*TASK REQUIREMENTS*
Your task is to output all the records below, word for word.

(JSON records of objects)
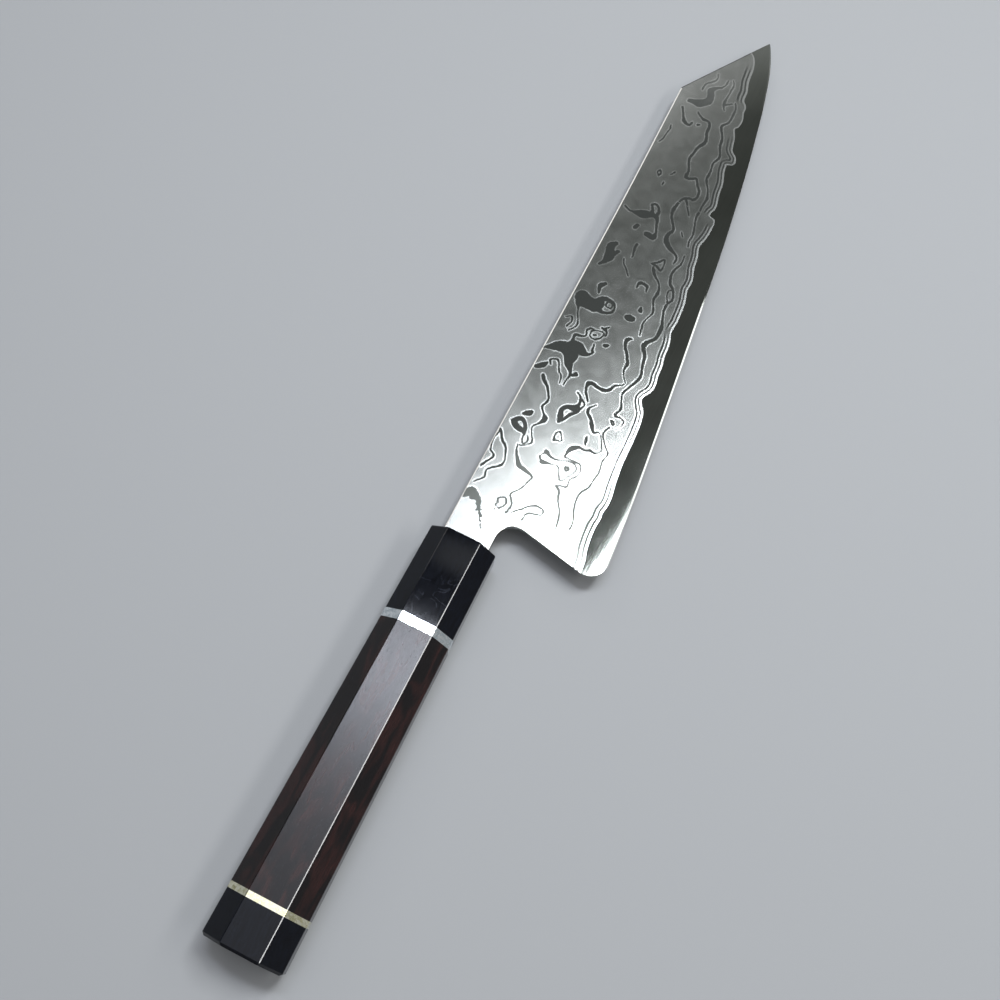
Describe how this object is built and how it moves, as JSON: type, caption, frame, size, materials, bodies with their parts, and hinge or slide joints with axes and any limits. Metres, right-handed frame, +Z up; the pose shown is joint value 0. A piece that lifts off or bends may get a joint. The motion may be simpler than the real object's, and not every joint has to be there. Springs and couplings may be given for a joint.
{
  "type": "kiritsuke kitchen knife",
  "caption": "Kitchen knife with a laminated, wavy-patterned blade, clipped tip and rounded choil, in a tapered octagonal handle with horn ends and metal spacers.",
  "frame": {"origin": "under the middle of the whole knife, on the surface that it lies on", "axes": "the knife lies on its left side: +X runs along it from the butt to the tip, +Y from the cutting edge to the spine, +Z up, square to the handle's lower facet"},
  "size_m": [0.3512, 0.054, 0.0209],
  "materials": {
    "core_steel": "satin",
    "patterned_steel": "etched layered pattern",
    "bedding": "matt",
    "dowel_wood": "raw",
    "horn": "polished",
    "spacer_metal": "polished",
    "ebony": "oiled satin"
  },
  "bodies": {
    "root": {"core_steel": "core_steel", "right_cladding": "patterned_steel", "left_cladding": "patterned_steel", "tang_bedding": "bedding", "tang_dowel": "dowel_wood", "ferrule": "horn", "front_spacer": "spacer_metal", "handle_body": "ebony", "rear_spacer": "spacer_metal", "butt_dowel": "dowel_wood", "end_cap": "horn"}
  },
  "joints": []
}
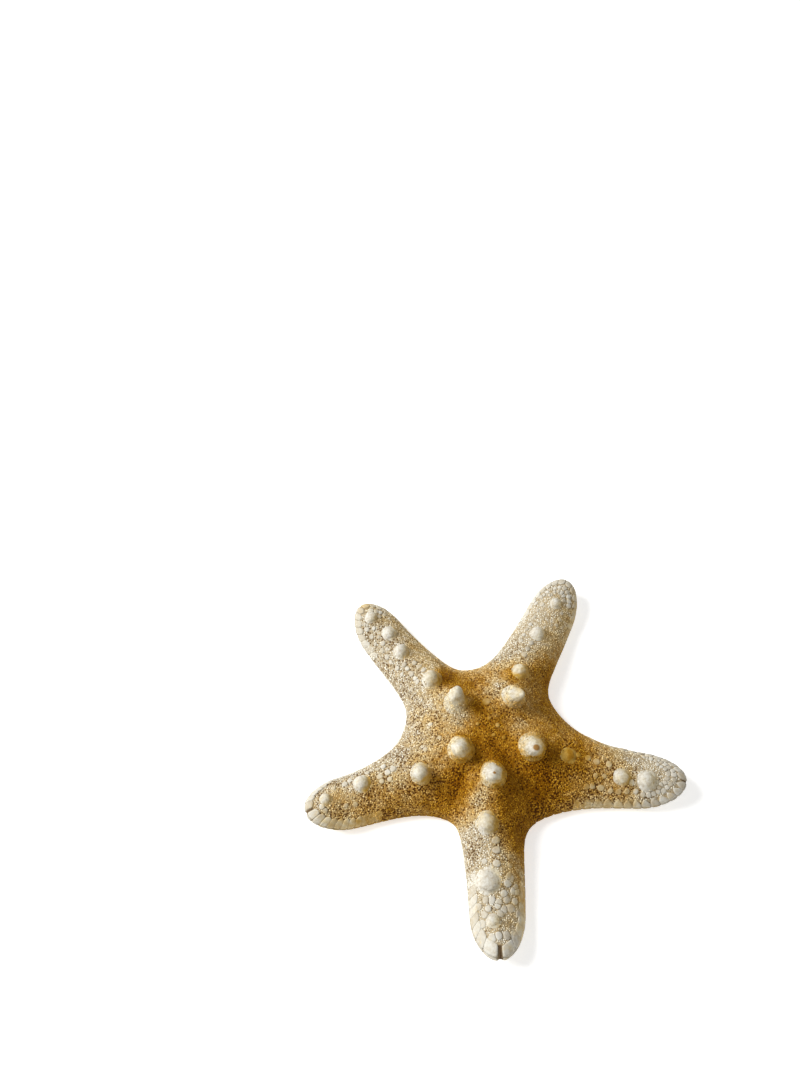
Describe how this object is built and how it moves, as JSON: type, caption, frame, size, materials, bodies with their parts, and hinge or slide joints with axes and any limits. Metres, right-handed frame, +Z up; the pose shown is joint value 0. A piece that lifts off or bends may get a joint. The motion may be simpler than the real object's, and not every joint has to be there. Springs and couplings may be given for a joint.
{
  "type": "dried horned starfish",
  "caption": "Dried sea star with five tapering arms, rows of blunt horns along the top and a grooved, plated flat underside.",
  "frame": {"origin": "bottom centre of the bounding box, on the surface that the starfish rests on", "axes": "+Z up out of the back, +Y between the two far arms, +X to the right along the resting surface"},
  "size_m": [0.1344, 0.1392, 0.0261],
  "materials": {
    "skin": "matt dried skin, ochre on the disc and cream on the arms, closely covered in granules",
    "horn": "smooth matt cream horn with fine pits",
    "plate": "matt cream chalky plates with dust in the joints",
    "spine": "golden brown groove spines"
  },
  "bodies": {
    "root": {"starfish": "skin"}
  },
  "joints": []
}
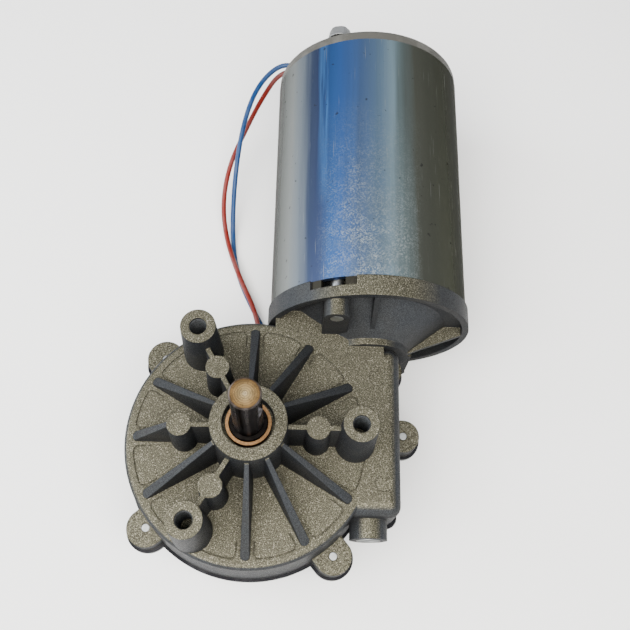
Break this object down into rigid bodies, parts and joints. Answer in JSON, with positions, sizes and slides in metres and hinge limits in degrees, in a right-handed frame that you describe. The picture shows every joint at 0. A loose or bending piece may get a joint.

*TASK RESULT*
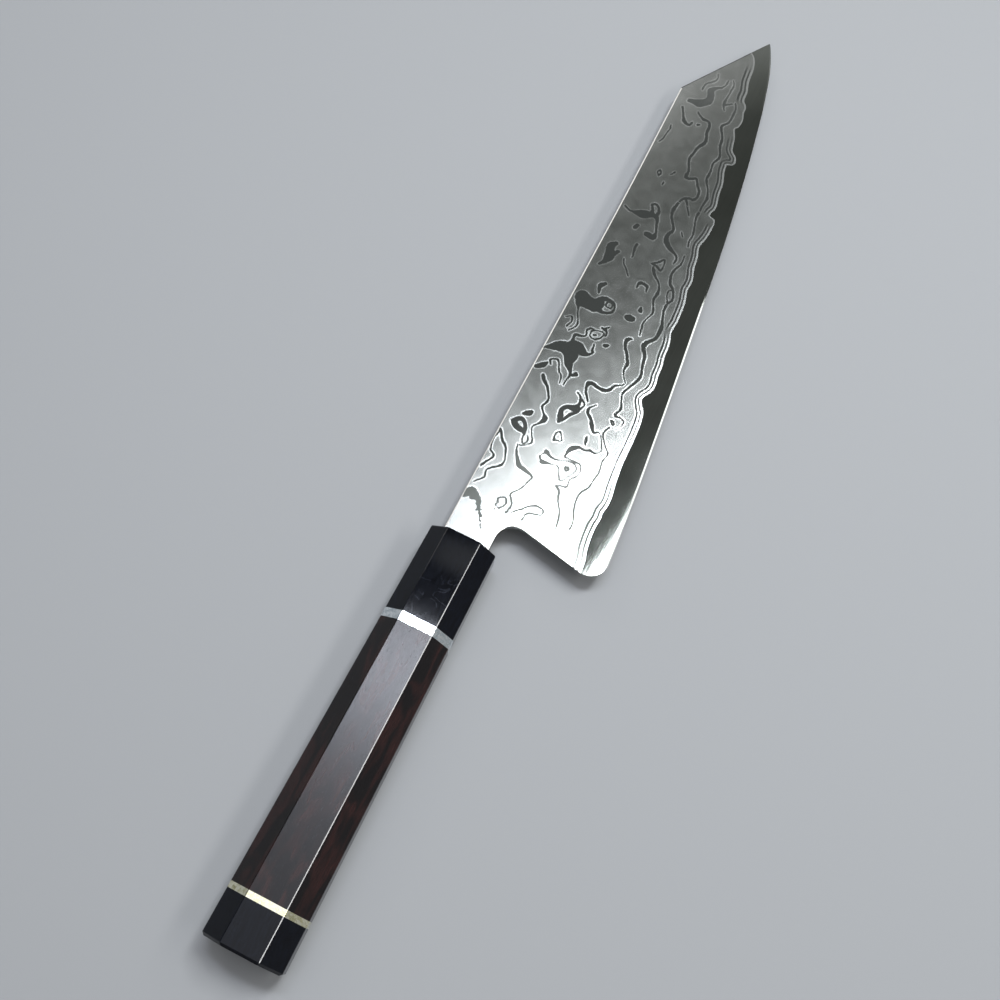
Describe how this object is built and how it moves, as JSON: type, caption, frame, size, materials, bodies with their parts, and hinge or slide joints with axes and any limits. Metres, right-handed frame, +Z up; the pose shown is joint value 0. A piece that lifts off or bends may get a joint. The motion may be simpler than the real object's, and not every joint has to be there. Springs and couplings may be given for a joint.
{
  "type": "kiritsuke kitchen knife",
  "caption": "Kitchen knife with a laminated, wavy-patterned blade, clipped tip and rounded choil, in a tapered octagonal handle with horn ends and metal spacers.",
  "frame": {"origin": "under the middle of the whole knife, on the surface that it lies on", "axes": "the knife lies on its left side: +X runs along it from the butt to the tip, +Y from the cutting edge to the spine, +Z up, square to the handle's lower facet"},
  "size_m": [0.3512, 0.054, 0.0209],
  "materials": {
    "core_steel": "satin",
    "patterned_steel": "etched layered pattern",
    "bedding": "matt",
    "dowel_wood": "raw",
    "horn": "polished",
    "spacer_metal": "polished",
    "ebony": "oiled satin"
  },
  "bodies": {
    "root": {"core_steel": "core_steel", "right_cladding": "patterned_steel", "left_cladding": "patterned_steel", "tang_bedding": "bedding", "tang_dowel": "dowel_wood", "ferrule": "horn", "front_spacer": "spacer_metal", "handle_body": "ebony", "rear_spacer": "spacer_metal", "butt_dowel": "dowel_wood", "end_cap": "horn"}
  },
  "joints": []
}
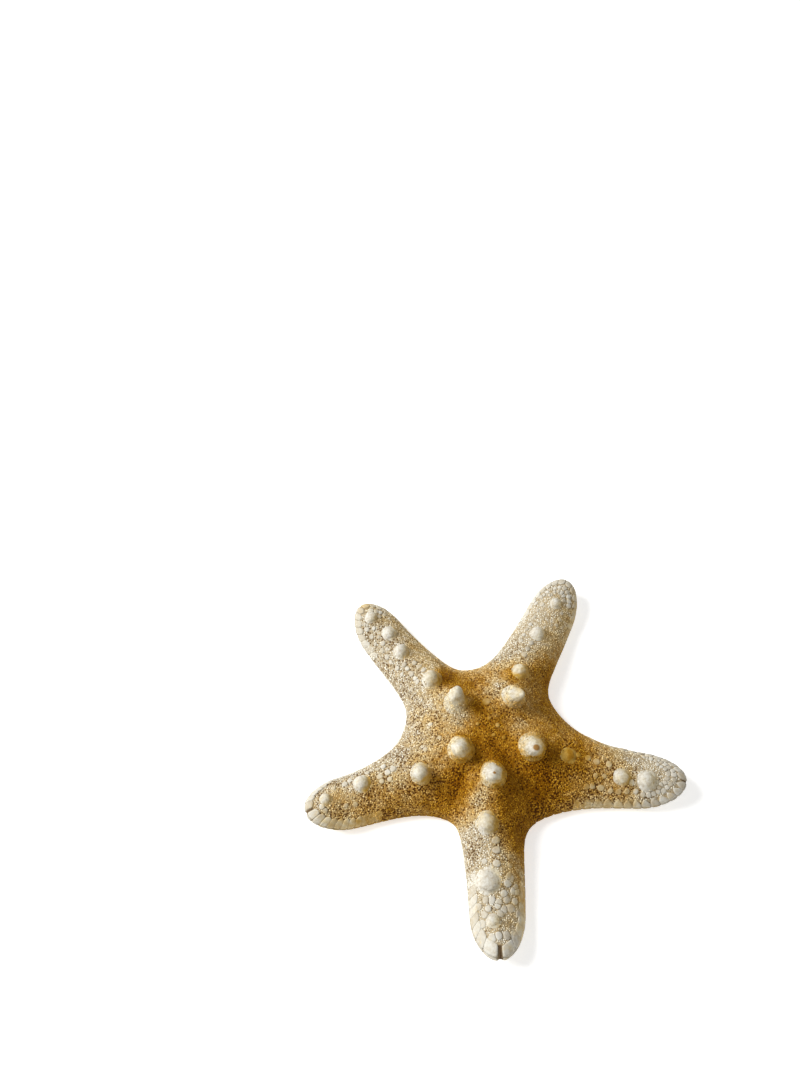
Describe how this object is built and how it moves, as JSON: type, caption, frame, size, materials, bodies with their parts, and hinge or slide joints with axes and any limits. Metres, right-handed frame, +Z up; the pose shown is joint value 0. A piece that lifts off or bends may get a joint. The motion may be simpler than the real object's, and not every joint has to be there. Springs and couplings may be given for a joint.
{
  "type": "dried horned starfish",
  "caption": "Dried sea star with five tapering arms, rows of blunt horns along the top and a grooved, plated flat underside.",
  "frame": {"origin": "bottom centre of the bounding box, on the surface that the starfish rests on", "axes": "+Z up out of the back, +Y between the two far arms, +X to the right along the resting surface"},
  "size_m": [0.1344, 0.1392, 0.0261],
  "materials": {
    "skin": "matt dried skin, ochre on the disc and cream on the arms, closely covered in granules",
    "horn": "smooth matt cream horn with fine pits",
    "plate": "matt cream chalky plates with dust in the joints",
    "spine": "golden brown groove spines"
  },
  "bodies": {
    "root": {"starfish": "skin"}
  },
  "joints": []
}
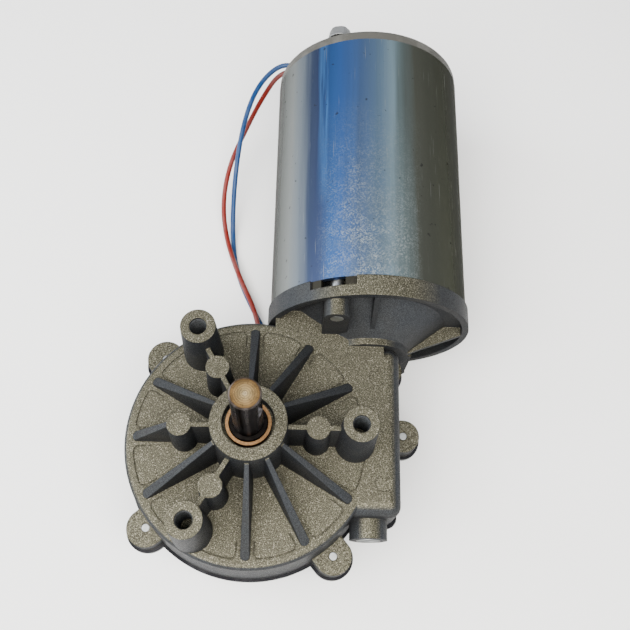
Break this object down into rigid bodies, parts and joints. Answer in JSON, with positions, sizes and slides in metres and hinge limits in degrees, in a right-handed frame that you describe. The picture shows every joint at 0. A loose or bending piece may get a joint.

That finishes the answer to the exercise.